## START ENTRIES SHOWN

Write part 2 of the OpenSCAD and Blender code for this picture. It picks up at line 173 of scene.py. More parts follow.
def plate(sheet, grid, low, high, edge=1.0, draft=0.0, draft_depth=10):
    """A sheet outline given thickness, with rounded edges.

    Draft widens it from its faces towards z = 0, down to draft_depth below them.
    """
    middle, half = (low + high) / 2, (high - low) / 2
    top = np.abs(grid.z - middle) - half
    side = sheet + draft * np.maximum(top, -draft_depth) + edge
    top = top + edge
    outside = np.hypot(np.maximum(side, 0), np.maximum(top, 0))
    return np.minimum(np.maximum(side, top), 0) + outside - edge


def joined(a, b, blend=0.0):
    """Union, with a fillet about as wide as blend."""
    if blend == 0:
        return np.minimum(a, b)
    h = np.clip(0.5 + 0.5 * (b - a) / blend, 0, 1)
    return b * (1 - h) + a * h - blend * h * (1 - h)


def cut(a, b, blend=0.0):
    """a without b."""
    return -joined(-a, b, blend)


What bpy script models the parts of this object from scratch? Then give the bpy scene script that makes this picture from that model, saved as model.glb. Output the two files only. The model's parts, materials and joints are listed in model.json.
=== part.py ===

## END ENTRIES SHOWN

• _WHAT THIS TASK INVOLVES_: Copy only the stretch running from the line containing "What bpy script" to the final line of the entries, both ends included, exactly as it stands.

• _WRITTEN ANSWER_:
What bpy script models the parts of this object from scratch? Then give the bpy scene script that makes this picture from that model, saved as model.glb. Output the two files only. The model's parts, materials and joints are listed in model.json.
=== part.py ===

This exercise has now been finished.